ST. LOUIS — A key member of the city-county merger initiative has quit its board, citing “major reservations” about the future of the organization and calling for the resignation of three top officials.
Better Together Vice Chairman Will Ross, associate dean for diversity at Washington University School of Medicine, said he worries that the nonprofit is planning to take its existing proposal and “repurpose it,” without community input.
“I don’t have the confidence that the same people at the table can do this and be trusted,” Ross said. “At this point, when we’ve had such an abysmal — and I use that word correctly — such an abysmal response from the public, I think it’s time for a complete restructuring.”
Ross’ comments come before a Better Together board meeting scheduled for Thursday. Other trustees did not on Tuesday echo his concerns. They did, however, say that they expect to contemplate the organization’s future at the meeting.
“I’m sure there will be a great deal of discussion,” said trustee Jeff Aboussie, a former union official and current lobbyist. “I think this is a very, very delicate and important decision that all of us have to make, in this whole region.”
Better Together announced two weeks ago that it was again pulling its beleaguered consolidation proposal from ballot consideration and suspending its campaign arm, UniteSTL. Since then, Ross — one of five task force members who helped write the organization’s report and recommendations — said he has tried to engage in the reboot but hasn’t been contacted by Better Together director Nancy Rice.
On Friday, he sent Rice an ultimatum. He called for the dissolution of Better Together or, in the absence of such a decision, the removal of Rice, board Chairman Joe Adorjan and communications chief Ed Rhode.
“At this point, I don’t know whether Better Together is a viable entity, or whether it even should be,” Ross wrote in his email to Rice. “I understand the move to shutter Unite STL, but the public, the Better Together board, and the Task Force deserve more information about the next steps. This silence only validates the suspicion that decisions about Better Together are made by an insular, self-serving group.”
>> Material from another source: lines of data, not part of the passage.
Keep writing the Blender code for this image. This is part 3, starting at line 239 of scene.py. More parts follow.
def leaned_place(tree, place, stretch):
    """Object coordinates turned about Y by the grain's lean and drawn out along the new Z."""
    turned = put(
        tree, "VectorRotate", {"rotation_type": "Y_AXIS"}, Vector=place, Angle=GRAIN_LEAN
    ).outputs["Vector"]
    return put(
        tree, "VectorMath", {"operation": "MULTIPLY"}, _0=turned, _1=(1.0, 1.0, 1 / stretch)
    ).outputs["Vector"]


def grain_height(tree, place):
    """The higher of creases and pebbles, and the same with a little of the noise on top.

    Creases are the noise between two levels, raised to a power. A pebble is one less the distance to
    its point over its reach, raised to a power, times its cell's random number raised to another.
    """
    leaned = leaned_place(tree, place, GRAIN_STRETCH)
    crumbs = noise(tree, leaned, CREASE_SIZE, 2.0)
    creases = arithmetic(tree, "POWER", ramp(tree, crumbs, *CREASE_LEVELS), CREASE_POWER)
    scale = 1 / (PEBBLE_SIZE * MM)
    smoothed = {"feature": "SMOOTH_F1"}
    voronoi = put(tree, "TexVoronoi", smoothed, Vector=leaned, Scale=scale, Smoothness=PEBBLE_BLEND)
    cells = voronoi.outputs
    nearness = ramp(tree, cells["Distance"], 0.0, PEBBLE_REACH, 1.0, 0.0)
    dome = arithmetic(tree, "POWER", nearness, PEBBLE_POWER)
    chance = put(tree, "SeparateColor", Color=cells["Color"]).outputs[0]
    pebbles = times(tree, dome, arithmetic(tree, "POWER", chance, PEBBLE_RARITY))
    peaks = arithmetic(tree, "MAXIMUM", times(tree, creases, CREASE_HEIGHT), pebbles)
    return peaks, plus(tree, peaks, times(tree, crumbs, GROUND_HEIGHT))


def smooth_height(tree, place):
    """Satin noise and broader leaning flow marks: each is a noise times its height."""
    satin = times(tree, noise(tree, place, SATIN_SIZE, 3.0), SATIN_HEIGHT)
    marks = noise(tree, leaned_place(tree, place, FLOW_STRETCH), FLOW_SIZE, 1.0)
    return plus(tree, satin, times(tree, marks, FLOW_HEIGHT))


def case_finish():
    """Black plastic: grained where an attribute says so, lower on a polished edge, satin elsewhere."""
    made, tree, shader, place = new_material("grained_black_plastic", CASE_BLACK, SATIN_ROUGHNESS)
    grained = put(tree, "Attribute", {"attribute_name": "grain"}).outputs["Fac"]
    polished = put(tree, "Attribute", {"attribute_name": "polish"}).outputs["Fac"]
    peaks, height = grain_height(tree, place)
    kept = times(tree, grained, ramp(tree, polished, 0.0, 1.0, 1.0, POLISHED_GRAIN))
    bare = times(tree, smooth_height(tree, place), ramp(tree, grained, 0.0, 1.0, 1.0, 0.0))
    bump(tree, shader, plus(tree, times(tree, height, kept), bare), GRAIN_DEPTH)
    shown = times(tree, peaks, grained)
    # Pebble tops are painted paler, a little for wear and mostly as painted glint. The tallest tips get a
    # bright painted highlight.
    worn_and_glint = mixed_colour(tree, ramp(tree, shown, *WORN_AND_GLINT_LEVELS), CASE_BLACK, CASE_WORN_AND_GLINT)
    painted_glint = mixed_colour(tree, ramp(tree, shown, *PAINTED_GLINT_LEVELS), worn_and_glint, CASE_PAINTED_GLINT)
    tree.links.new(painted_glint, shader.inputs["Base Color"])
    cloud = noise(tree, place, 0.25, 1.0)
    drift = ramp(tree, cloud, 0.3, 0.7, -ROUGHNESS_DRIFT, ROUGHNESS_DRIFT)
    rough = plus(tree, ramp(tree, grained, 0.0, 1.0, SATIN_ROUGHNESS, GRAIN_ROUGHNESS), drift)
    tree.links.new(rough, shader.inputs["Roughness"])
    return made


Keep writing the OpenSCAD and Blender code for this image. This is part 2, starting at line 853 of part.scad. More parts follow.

Ross said he would support the appointment of Better Together’s second-in-command, Dave Leipholtz, as new director, calling him knowledgeable, “incredibly bright” and “less dismissive than Nancy has been.”
Rice and Adorjan did not return phone calls seeking comment. Rhode declined to discuss Ross’ resignation.
Better Together publicly announced its proposal in late January to merge the governments of St. Louis, St. Louis County and all 88 county municipalities into one “metropolitan city.”
The plan was almost immediately attacked by residents and municipal officials who were publicly outraged by two main parts of the measure: a proposal to put the initiative to a statewide vote, and the automatic appointment of then-St. Louis County Executive Steve Stenger as first mayor of the merged metro city.
When news broke in March that federal prosecutors were investigating Stenger, Better Together removed him from the proposal. Board members and insiders began urging the nonprofit’s leaders to consider major changes.
On May 6, the UniteSTL campaign committee — which includes Rice and Washington University Chancellor Mark Wrighton — pulled the initiative from ballot consideration.
Wrighton said then that they were examining how to move forward. He called for a more inclusive process and said leaders were open to changes to the proposal. But he also suggested that the organization’s problem was largely communication, not the substance of the initiative.
Multiple Better Together board members said Tuesday that they had no misgivings on the organization’s direction.
Trustee Mike Hejna, president and CEO of Gundaker Commercial Group in St. Louis, said he does not blame Better Together leadership for the organization’s struggles. He blames Stenger, and bad timing — and is still committed to the mission.
“St. Louis has not had growth in 30 years,” said Hejna, who noted he was not speaking for Gundaker. “Part of the problem is our dysfunction in our municipal delivery system. Better Together brought that problem to the surface and offered a pretty dramatic solution.”
Solving the problem will require “the entire village,” Hejna said, and Better Together still may play a role.
“I don’t think we need to stop trying,” he said.
Ross, too, emphasized that he still believed in Better Together’s goals — but no longer its methods.
“I want to acknowledge the great work of the task force,” he said. “A lot of that information is valid, and I hope it’s not dismissed. But in order to really accept that validity, Better Together has to humble itself and repurpose itself.”
“Absent any of that action,” he concluded, “I don’t think anyone should trust Better Together going forward.”